I had some larger, brighter copies made of the photograph of the house on Knigh Hill. One evening I asked her about the little boy. Who was he? For a moment she seemed unsure, then she told me the child was Sean Gavin, Mary Rose’s little boy. So, is the young woman Mary Rose, I asked? My mother became rather vague – no, she thought not. Bridie maybe. Then she said, ‘Sean lived with us for a while. We girls hated it. He got into everything.’ Surprised, I asked, ‘Did he live with you for long?’ There was a pause. ‘Oh, a while,’ my mother said. ‘Then he went over to England.’ Of course. Sean’s mother was ‘Manchester Mary’. I’d learned the story of Mary Rose bit by bit over the years. When I was small I knew she was called Manchester Mary but I’d no idea why. Later, I learned she’d gone to England where she ran a boarding house in Manchester. I hadn’t pictured a son at all, but here he was, a little cuckoo in the Kavanagh girls’ nest. Was he there until things were set up for him to join his parents, I wondered? My curiosity was aroused but, sensing an uncomfortable area, I asked no more. My questions could wait until another of our Monday evenings together, evenings that seemed to stretch endlessly ahead of us.
Part Two
The Age of Reason
1
‘One starts out light as a feather, then everything gets difficult.’
– Henry Green, Concluding
My parents had very different nature
s. He was fixed, she was spontaneous. She, who disliked planning, lived with a man one of whose favourite maxims was, ‘Time spent in reconnaissance is seldom time wasted.’ An intelligent man, my father could sometimes be misled by an idea of how things ought to be into expecting them to be that way in reality – and being seriously put out when they weren’t. A mistake my mother never made. As a younger man my father was habitually not just punctual but a little early for engagements. She would insist that if you were asked for seven o’clock you shouldn’t arrive at seven, nor even ten past. No, you wouldn’t be welcome before seven fifteen. To which my father’s reply was, ‘If I’m asked for seven then I take it that’s when I’m expected.’ My mother never believed the weather forecast (always part of my father’s reconnaissance) nor anything else she read in newspapers. She attributed selfish or corrupt motives to everyone in authority – long before it became fashionable to do so – and whereas my father has certainly never suffered fools gladly, my mother was less easily fooled. The only thing that occasionally wrong-footed her was her own scepticism. My father certainly thought so. He was angered when she whispered after the cremation of his much-loved uncle, ‘I bet they give you any old body’s ashes – I bet they just shovel up a few pounds of the stuff and write a name on it.’

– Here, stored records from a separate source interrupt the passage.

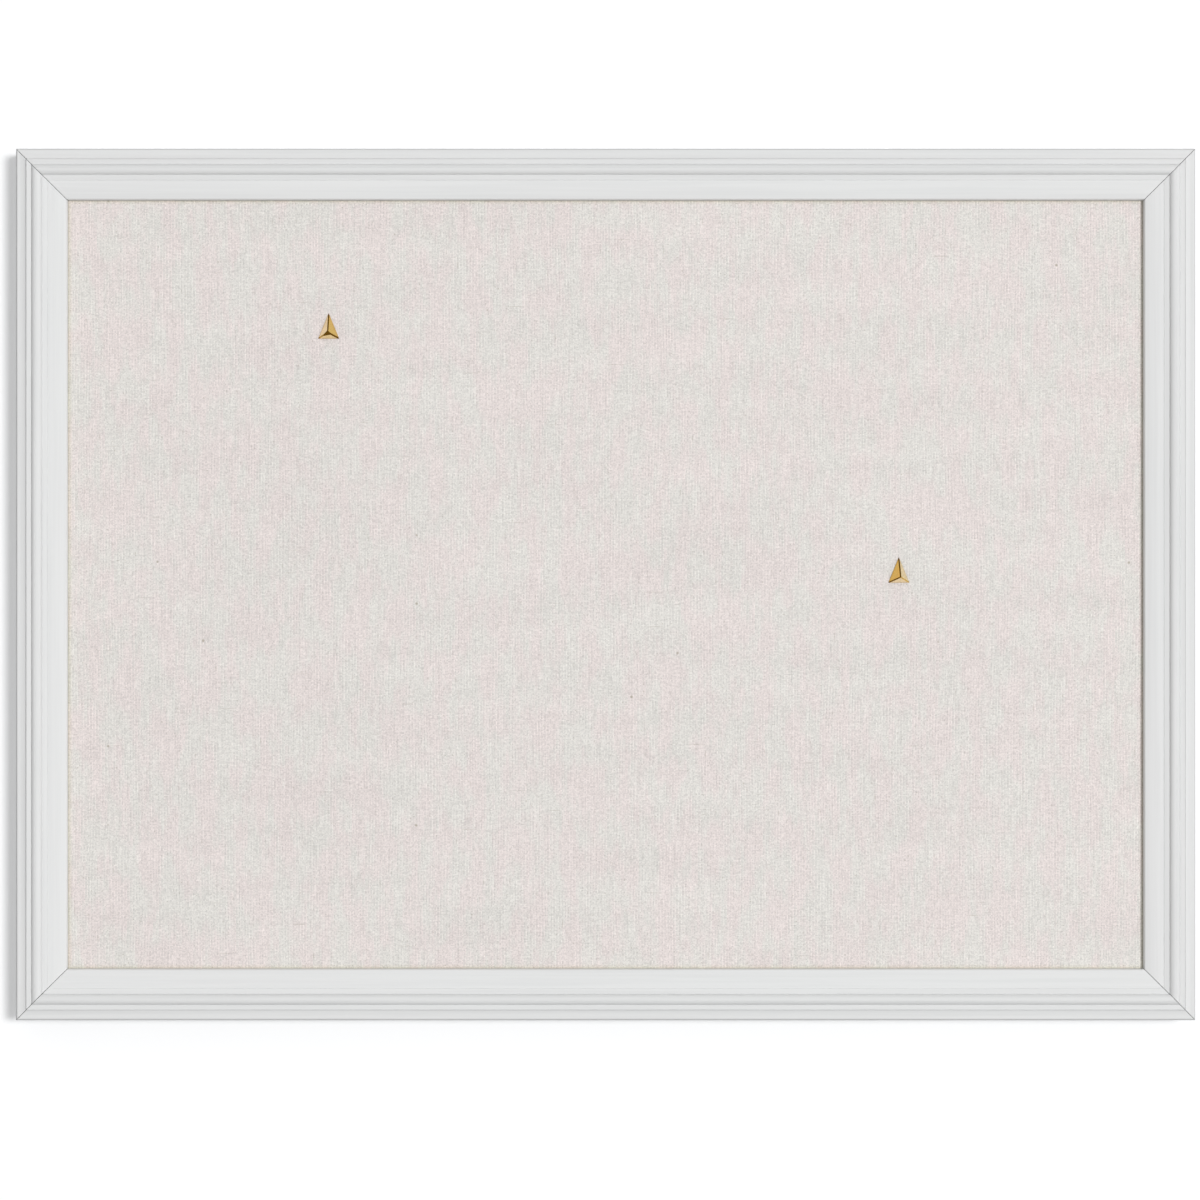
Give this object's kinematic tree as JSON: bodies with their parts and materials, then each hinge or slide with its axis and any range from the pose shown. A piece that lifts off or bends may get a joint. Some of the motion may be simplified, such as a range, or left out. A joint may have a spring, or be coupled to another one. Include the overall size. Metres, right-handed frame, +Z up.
{
  "type": "bulletin board",
  "caption": "Wall-hung bulletin board: linen-covered cork panel in a moulded, mitred, white painted frame, with gold pyramid push pins that pull straight out.",
  "frame": {"origin": "on the wall plane, behind the middle of the board", "axes": "+Z up the wall, +X along the board's width to the viewer's right, -Y out of the wall towards the viewer"},
  "size_m": [0.5842, 0.0247, 0.4318],
  "materials": {
    "painted_frame": "white satin paint over moulded wood, with a faint lengthwise grain",
    "linen": "pale natural linen, plain weave with slubs",
    "cork": "agglomerated cork",
    "fibreboard": "soft wood-fibre insulation board",
    "hardboard": "tempered hardboard, smooth side out",
    "zinc_steel": "bright zinc plate",
    "rubber": "matt black rubber",
    "gold": "polished brass",
    "needle_steel": "polished hardened steel"
  },
  "bodies": {
    "board": {"frame_top_rail": "painted_frame", "frame_right_rail": "painted_frame", "frame_bottom_rail": "painted_frame", "frame_left_rail": "painted_frame", "point_top_1": "zinc_steel", "point_top_2": "zinc_steel", "point_top_3": "zinc_steel", "point_top_4": "zinc_steel", "point_right_1": "zinc_steel", "point_right_2": "zinc_steel", "point_right_3": "zinc_steel", "point_bottom_1": "zinc_steel", "point_bottom_2": "zinc_steel", "point_bottom_3": "zinc_steel", "point_bottom_4": "zinc_steel", "point_left_1": "zinc_steel", "point_left_2": "zinc_steel", "point_left_3": "zinc_steel", "v_nail_top_left_1": "zinc_steel", "v_nail_top_left_2": "zinc_steel", "v_nail_top_right_1": "zinc_steel", "v_nail_top_right_2": "zinc_steel", "v_nail_bottom_left_1": "zinc_steel", "v_nail_bottom_left_2": "zinc_steel", "v_nail_bottom_right_1": "zinc_steel", "v_nail_bottom_right_2": "zinc_steel", "linen_cover": "linen", "cork_sheet": "cork", "fibreboard_core": "fibreboard", "backing_panel": "hardboard", "hanger_left": "zinc_steel", "hanger_left_nail_1": "zinc_steel", "hanger_left_nail_2": "zinc_steel", "hanger_right": "zinc_steel", "hanger_right_nail_1": "zinc_steel", "hanger_right_nail_2": "zinc_steel", "bumper_top_left": "rubber", "bumper_top_right": "rubber", "bumper_bottom_left": "rubber", "bumper_bottom_right": "rubber"},
    "pin_left": {"pin_left_head": "gold", "pin_left_needle": "needle_steel"},
    "pin_right": {"pin_right_head": "gold", "pin_right_needle": "needle_steel"}
  },
  "joints": [
    {"name": "pin_left_pull", "type": "slide", "parent": "board", "child": "pin_left", "axis": [0, -1, 0], "range_m": [0, 0.022]},
    {"name": "pin_right_pull", "type": "slide", "parent": "board", "child": "pin_right", "axis": [0, -1, 0], "range_m": [0, 0.022]}
  ]
}
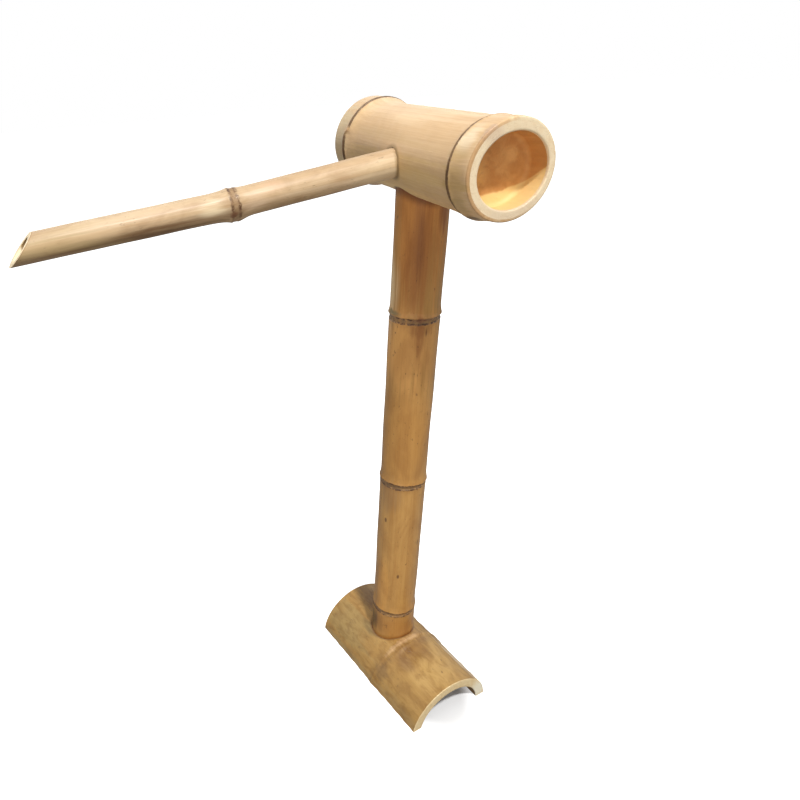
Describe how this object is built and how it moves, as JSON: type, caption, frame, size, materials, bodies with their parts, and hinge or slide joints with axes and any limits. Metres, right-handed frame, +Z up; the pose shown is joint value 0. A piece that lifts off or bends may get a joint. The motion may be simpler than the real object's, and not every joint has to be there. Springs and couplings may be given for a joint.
{
  "type": "bamboo water spout",
  "caption": "Free-standing bamboo garden fountain spout: an arched foot, an upright post, a level cross head with open cup ends and a slender slant-cut spout, fed by an inner tube.",
  "frame": {"origin": "on the surface that the foot rests on, under the post's axis", "axes": "+Z up along the post, the head level along Y with the cup that the picture shows at -Y, the spout towards -X and dropping a little"},
  "size_m": [0.3313, 0.1775, 0.5],
  "materials": {
    "foot_bamboo": "carbonised bamboo under satin lacquer, mottled brown, pale cut faces",
    "post_bamboo": "carbonised bamboo under satin lacquer, amber brown, darker near the head",
    "head_bamboo": "pale carbonised bamboo under satin lacquer, pale cut faces, orange brown inside",
    "spout_bamboo": "pale carbonised bamboo under gloss lacquer, dark node rings",
    "clear_tube": "clear flexible water tube"
  },
  "bodies": {
    "root": {"foot": "foot_bamboo", "post": "post_bamboo", "head": "head_bamboo", "spout": "spout_bamboo", "water_tube": "clear_tube"}
  },
  "joints": []
}
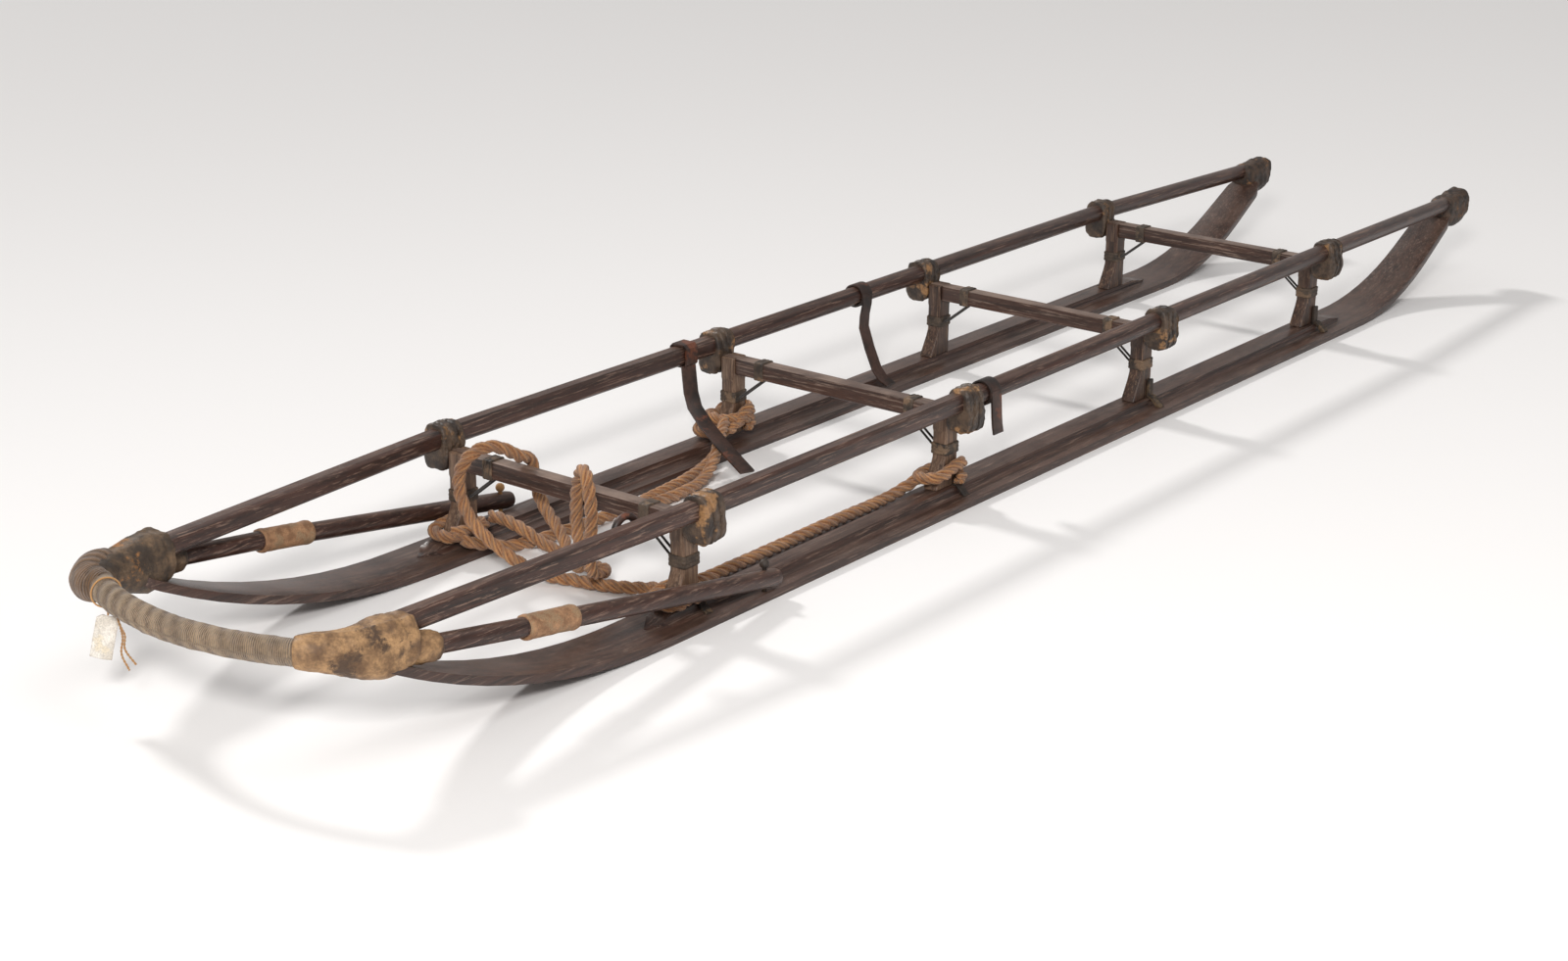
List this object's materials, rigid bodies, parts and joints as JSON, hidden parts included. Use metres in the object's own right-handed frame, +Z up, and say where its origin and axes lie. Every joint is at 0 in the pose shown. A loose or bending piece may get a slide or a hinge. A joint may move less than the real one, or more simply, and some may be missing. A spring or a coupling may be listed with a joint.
{
  "type": "hauling sledge",
  "caption": "Long open hauling sledge on two ski runners, with lashed stanchions and crossbars, two rails, a bent bow hoop, raking struts and a rope.",
  "frame": {"origin": "on the ground, under the middle of the sledge's length and width", "axes": "+X forward to the bow hoop, +Y to the sledge's left, +Z up"},
  "size_m": [2.742, 0.4651, 0.1741],
  "materials": {
    "band_hide": "thin rawhide",
    "cane": "bare grey cane",
    "cover_hide": "stiff mottled rawhide",
    "lashing_hide": "stiff crumpled rawhide",
    "post_wood": "worn reddish-brown varnish",
    "rail_wood": "worn dark varnish, scuffed on top",
    "rope_hemp": "three-strand hemp",
    "runner_wood": "worn dark varnish, greyed",
    "seizing_cord": "close turns of weathered cord",
    "stay_wire": "tarred cord",
    "strap_leather": "old harness leather",
    "tag_paper": "plain card",
    "thong_cord": "waxed twine",
    "thong_hide": "dark dried hide"
  },
  "bodies": {
    "frame": {"runner_left": "runner_wood", "runner_right": "runner_wood", "rail_left": "rail_wood", "rail_right": "rail_wood", "bow_hoop": "cane", "bow_seizing": "seizing_cord", "bow_cover_left": "cover_hide", "bow_cover_right": "cover_hide", "strut_left": "rail_wood", "strut_right": "rail_wood", "strut_sleeve_left": "band_hide", "strut_sleeve_right": "band_hide", "strut_collar_left": "thong_hide", "strut_collar_right": "thong_hide", "strut_thong_left": "thong_cord", "strut_thong_right": "thong_cord", "stanchion_1_left": "post_wood", "stanchion_2_left": "post_wood", "stanchion_3_left": "post_wood", "stanchion_4_left": "post_wood", "stanchion_1_right": "post_wood", "stanchion_2_right": "post_wood", "stanchion_3_right": "post_wood", "stanchion_4_right": "post_wood", "crossbar_1": "post_wood", "crossbar_2": "post_wood", "crossbar_3": "post_wood", "crossbar_4": "post_wood", "rail_lashing_1_left": "lashing_hide", "rail_lashing_2_left": "lashing_hide", "rail_lashing_3_left": "lashing_hide", "rail_lashing_4_left": "lashing_hide", "rail_lashing_1_right": "lashing_hide", "rail_lashing_2_right": "lashing_hide", "rail_lashing_3_right": "lashing_hide", "rail_lashing_4_right": "lashing_hide", "rear_lashing_left": "lashing_hide", "rear_lashing_right": "lashing_hide", "stanchion_bands": "band_hide", "crossbar_bands": "band_hide", "stay_wires": "stay_wire", "foot_thongs": "thong_hide", "rope_turn_1_left": "rope_hemp", "rope_turn_2_left": "rope_hemp", "rope_turn_1_right": "rope_hemp", "rope_turn_2_right": "rope_hemp", "rope_near": "rope_hemp", "rope_loop": "rope_hemp", "rope_far": "rope_hemp", "rope_tail": "rope_hemp", "leather_ring": "strap_leather"},
    "front_strap_right": {"strap_right_front": "strap_leather"},
    "rear_strap_right": {"strap_right_rear": "strap_leather"},
    "rear_strap_left": {"strap_left_rear": "strap_leather"},
    "tag": {"tag_card": "tag_paper", "tag_twine": "thong_cord"}
  },
  "joints": [
    {"name": "front_strap_right_slide", "type": "slide", "parent": "frame", "child": "front_strap_right", "axis": [1, 0, 0], "range_m": [-0.006, 0.2]},
    {"name": "rear_strap_right_slide", "type": "slide", "parent": "frame", "child": "rear_strap_right", "axis": [1, 0, 0], "range_m": [-0.1, 0.24]},
    {"name": "rear_strap_left_slide", "type": "slide", "parent": "frame", "child": "rear_strap_left", "axis": [1, 0, 0], "range_m": [-0.38, 0.01]},
    {"name": "tag_swing", "type": "hinge", "parent": "frame", "child": "tag", "pos_m": [1.33376, -0.12339, 0.13946], "axis": [0.3486, 0.9373, -0.0038], "range_deg": [-30, 30]}
  ]
}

My mother saw through things. Yet when she tried to express her ideas, when she stood up to my father – knowing in her bones sometimes that she was right – the ineffectiveness of her arguments made her grind her teeth in fury. My mother loathed, feared and was mortified by the IRA with whom she felt she, as an Irish woman in England, was unjustly identified. This didn’t always prevent her from racing hotfoot to the defensive position from which she argued, ‘Why is it, when the IRA throw bombs they’re murderers, but when the English go to war and drop bombs that kill thousands of innocent civilians, then it’s patriotism and principle? The IRA are patriots, and no matter how mistaken they are, they have principles. What’s the difference?’ Of the war that had taken her young husband away from her for five years, she once said provocatively, ‘You young men only went off to fight because you had to.’